## [WHAT THE TASK ASKS]
Reproduce the lines below from the one that contains "What bpy script" through the end, inclusive, and add nothing.

## [GIVEN RECORDS]

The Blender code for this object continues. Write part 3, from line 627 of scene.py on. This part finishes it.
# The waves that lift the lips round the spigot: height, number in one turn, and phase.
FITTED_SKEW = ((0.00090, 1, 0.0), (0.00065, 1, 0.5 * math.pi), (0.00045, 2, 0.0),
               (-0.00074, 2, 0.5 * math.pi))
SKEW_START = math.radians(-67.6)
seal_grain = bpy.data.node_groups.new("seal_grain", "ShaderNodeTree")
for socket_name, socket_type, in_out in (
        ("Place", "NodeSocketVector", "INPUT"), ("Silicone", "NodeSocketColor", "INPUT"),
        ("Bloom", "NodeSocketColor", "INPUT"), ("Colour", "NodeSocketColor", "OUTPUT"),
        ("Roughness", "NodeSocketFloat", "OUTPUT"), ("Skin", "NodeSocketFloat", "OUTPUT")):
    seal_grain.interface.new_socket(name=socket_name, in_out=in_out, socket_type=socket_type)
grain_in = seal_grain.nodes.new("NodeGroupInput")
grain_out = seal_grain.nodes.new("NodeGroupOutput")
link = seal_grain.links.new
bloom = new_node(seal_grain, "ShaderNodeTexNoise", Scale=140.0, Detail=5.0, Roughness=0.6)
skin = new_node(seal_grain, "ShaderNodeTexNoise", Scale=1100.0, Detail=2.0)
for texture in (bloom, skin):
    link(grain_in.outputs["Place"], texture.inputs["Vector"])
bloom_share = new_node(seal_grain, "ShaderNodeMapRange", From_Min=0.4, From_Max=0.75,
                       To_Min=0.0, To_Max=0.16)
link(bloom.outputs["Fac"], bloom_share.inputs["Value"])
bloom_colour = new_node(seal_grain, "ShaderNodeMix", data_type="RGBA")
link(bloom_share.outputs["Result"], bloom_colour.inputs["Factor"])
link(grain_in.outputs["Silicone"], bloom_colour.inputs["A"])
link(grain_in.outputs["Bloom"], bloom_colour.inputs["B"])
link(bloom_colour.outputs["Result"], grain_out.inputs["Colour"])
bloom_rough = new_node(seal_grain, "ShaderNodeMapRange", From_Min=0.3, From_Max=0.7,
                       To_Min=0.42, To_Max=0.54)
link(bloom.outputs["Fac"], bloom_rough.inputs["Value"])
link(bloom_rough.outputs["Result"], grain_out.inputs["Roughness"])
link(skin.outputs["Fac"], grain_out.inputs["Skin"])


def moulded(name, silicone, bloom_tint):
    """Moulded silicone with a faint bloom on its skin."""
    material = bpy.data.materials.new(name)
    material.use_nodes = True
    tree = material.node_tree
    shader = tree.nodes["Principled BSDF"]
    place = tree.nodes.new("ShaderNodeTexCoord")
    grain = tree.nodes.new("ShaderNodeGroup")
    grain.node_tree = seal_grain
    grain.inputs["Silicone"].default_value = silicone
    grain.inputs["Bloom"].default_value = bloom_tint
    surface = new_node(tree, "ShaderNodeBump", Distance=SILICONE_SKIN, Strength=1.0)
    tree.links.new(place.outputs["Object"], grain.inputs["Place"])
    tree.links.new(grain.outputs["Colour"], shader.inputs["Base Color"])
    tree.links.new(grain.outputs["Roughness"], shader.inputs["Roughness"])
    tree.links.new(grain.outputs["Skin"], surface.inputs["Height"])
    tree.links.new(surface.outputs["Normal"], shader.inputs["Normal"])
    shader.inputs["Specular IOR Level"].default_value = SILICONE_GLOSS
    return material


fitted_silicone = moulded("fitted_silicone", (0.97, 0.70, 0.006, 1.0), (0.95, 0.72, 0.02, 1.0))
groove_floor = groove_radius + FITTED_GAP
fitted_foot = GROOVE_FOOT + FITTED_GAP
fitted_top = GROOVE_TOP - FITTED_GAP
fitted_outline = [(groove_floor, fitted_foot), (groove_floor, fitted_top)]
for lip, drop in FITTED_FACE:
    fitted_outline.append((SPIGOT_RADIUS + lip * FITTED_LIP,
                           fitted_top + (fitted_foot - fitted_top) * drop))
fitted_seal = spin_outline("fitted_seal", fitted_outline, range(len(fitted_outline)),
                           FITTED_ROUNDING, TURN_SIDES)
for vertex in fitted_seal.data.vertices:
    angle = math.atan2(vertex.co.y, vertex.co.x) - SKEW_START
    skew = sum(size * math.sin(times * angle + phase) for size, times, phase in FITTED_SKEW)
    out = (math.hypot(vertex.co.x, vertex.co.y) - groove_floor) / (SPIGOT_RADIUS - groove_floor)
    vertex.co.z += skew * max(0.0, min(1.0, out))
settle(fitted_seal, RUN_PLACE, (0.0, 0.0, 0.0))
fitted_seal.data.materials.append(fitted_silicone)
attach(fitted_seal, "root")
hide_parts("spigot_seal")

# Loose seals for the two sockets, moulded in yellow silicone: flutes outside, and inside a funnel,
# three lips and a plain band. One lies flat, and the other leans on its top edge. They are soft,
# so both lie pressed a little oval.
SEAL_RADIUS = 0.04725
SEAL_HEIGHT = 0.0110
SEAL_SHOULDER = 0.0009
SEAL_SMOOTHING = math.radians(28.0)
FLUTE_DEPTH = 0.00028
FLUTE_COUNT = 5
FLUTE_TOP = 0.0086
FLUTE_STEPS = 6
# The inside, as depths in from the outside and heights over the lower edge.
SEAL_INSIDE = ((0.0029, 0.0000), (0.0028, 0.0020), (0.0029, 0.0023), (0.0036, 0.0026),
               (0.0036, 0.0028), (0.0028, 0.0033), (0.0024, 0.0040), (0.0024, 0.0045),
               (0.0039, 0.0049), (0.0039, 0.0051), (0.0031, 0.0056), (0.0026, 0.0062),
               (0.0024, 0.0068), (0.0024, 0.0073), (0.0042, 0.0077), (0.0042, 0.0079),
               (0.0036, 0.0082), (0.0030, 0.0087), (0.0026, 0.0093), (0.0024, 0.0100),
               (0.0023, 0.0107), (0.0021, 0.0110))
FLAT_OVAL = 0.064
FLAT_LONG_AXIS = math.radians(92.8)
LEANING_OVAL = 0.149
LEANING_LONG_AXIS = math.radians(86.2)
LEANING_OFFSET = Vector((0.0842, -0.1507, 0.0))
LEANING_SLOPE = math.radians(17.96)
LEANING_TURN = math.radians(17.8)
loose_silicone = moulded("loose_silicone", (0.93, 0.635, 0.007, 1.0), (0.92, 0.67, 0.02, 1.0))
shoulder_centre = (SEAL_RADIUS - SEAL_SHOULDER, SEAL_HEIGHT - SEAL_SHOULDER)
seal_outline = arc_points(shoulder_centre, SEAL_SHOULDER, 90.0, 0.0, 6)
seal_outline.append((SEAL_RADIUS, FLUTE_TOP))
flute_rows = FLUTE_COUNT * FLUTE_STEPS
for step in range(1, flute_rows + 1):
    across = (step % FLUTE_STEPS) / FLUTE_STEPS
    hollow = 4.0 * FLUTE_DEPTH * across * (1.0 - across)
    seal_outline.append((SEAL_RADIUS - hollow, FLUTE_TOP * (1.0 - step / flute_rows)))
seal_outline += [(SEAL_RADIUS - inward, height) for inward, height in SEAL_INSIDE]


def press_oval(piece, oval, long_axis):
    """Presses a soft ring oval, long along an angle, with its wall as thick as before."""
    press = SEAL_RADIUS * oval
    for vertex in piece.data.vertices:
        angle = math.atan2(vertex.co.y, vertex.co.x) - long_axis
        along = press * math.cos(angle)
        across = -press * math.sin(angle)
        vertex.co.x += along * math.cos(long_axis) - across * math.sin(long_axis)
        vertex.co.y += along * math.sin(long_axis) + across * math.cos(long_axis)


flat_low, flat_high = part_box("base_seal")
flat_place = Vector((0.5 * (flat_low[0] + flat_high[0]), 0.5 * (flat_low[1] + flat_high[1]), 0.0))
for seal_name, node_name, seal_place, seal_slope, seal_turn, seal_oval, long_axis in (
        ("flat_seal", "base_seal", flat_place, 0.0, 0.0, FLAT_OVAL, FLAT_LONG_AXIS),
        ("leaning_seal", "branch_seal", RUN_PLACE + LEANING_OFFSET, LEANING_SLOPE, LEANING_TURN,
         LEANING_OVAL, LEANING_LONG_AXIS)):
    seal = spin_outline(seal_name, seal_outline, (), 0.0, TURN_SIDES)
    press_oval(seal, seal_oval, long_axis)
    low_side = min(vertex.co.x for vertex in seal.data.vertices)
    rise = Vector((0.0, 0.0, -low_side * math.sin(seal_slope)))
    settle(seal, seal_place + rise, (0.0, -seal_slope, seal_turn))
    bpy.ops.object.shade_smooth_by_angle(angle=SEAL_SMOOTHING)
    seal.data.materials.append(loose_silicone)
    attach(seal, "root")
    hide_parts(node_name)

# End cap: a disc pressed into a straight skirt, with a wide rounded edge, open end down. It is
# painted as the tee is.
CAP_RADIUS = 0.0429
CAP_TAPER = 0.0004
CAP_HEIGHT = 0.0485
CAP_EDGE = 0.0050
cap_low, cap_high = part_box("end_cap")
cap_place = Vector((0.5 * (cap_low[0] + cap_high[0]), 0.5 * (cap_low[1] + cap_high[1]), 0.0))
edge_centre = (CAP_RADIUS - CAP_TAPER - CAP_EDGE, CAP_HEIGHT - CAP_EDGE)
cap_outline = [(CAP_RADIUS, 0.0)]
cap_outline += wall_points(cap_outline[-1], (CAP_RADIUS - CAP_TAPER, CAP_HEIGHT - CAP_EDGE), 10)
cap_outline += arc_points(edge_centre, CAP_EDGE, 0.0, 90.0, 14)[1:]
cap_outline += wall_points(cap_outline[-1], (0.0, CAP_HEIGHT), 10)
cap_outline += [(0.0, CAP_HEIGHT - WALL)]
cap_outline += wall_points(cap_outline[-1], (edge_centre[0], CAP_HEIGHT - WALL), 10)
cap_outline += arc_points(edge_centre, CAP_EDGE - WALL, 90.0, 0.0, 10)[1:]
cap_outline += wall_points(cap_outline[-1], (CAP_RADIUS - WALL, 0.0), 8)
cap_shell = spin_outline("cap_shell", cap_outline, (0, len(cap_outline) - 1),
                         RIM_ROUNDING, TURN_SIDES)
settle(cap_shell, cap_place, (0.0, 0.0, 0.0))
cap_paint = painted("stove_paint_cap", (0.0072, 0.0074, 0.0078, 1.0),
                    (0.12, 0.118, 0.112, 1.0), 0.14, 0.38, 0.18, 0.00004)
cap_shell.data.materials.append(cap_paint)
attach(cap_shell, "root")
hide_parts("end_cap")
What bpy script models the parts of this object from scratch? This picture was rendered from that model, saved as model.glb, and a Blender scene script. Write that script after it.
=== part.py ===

## [WRITTEN RESPONSE]
What bpy script models the parts of this object from scratch? This picture was rendered from that model, saved as model.glb, and a Blender scene script. Write that script after it.
=== part.py ===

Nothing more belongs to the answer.